C’est avec une énergie folle que Georgia, ancienne batteuse de Kate Tempest (et accessoirement ancienne footballeuse d’Arsenal), présente son projet solo, mix invasif entre une synth-pop délurée et une batterie déchaînée. La demoiselle est intenable derrière ses fûts, augmentant sans cesse la cadence tout en assurant des parties vocales précises et lumineuses, d’une étonnante perfection étant donné ses mouvements saccadés. Sa cymbale est placée en hauteur, à l’image du batteur de Battles, groupe duquel on peut la rapprocher de par les sonorités bizarroïdes et non identifiées qui s'en échappent. Georgia est accompagnée d’une claviériste qui envoie du sample hyper-dansant pour des titres qui évoluent sans cesse, s'inspirant du garage UK, entre sonorités agressives et douceur vocale. On a rarement vu une batteuse / chanteuse mener aussi bien sa barque et on ne peut être qu’en admiration devant cette performance de haut vol, doublée de singles immédiats comme l’excellent titre Move Systems. Georgia y quittera temporairement son instrument pour venir nous aguicher davantage à l’avant de la scène. Elle terminera en délicatesse avec le titre Heart Wrecking Animal aux accents de Chromatics, comme pour nous faire frémir une dernière fois et nous préparer à nous calmer avant le second concert. Georgia Barnes risque bien de faire parler d’elle avec ce son frais et nouveau qu’elle est parvenue à dénicher pour nous l’exploser aux oreilles.

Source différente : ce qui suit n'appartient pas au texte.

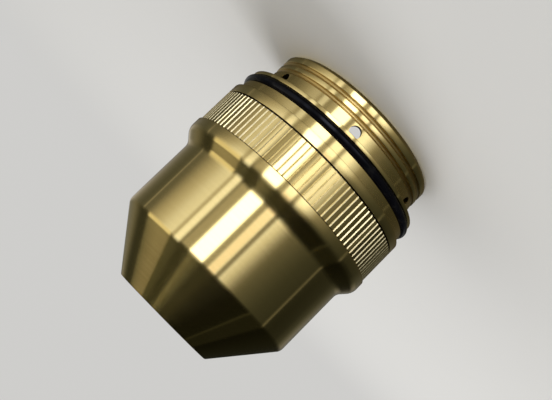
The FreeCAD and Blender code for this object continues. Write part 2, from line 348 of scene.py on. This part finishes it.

Après ce départ canon, c’est à l’Américaine Shilpa Ray de nous cajoler avec son folk électrique maculé d’un blues aux accents intemporels. Installée derrière son harmonium qu’elle maniera d’une main de maître pendant cette prestation sur un nuage, Shilpa Ray élève sa voix grave et ensorcelante, parfois soul, parfois rocailleuse, parfois berçante. La protégée de Warren Ellis et Nick Cave, dont elle a récemment assuré les premières parties, nous fait voyager dans le temps avec ces ambiances d’orgues et guitares 60’s remises au goût du jour, un peu comme si on avait mélangé une Patti Smith et une Amy Winehouse en pâte à modeler pour créer une nouvelle couleur. Son groupe de mecs apporte une dose de psychédélisme qui ne retombe jamais, tourbillonnant autour de cet harmonium central, pierre angulaire et organique de la prestation. La voix s’excite, se faisant de plus en plus criarde au fur et à mesure du concert. Shilpa Ray libère la panthère noire qui sommeille en elle pour se livrer totalement et partir dans des délires bruitistes insensés. En parlant de délires, le batteur décida subitement de terminer la prestation dans son plus simple appareil, à savoir un slip kangourou du plus bel effet. Quand les femmes s’en mêlent, les hommes ne peuvent jamais s’empêcher de se faire remarquer : son portrait terminera dans le smartphone de quelques adolescentes malgré quelques contestations. Quant à nous, nous terminons la soirée envoûtés par la bouillonnante Shilpa Ray, enragée jusqu’au bout des lèvres.

« Il est temps que les femmes arrêtent d’être aimablement énervées », disait Leymah Gbowee, Prix Nobel de la Paix. Pour le coup, elles se sont énervées pour de bon. Leur énergie communicative a fait le reste : Georgia et Shilpa Ray resteront d’excellents moments de ce festival Les Femmes s’en Mêlent.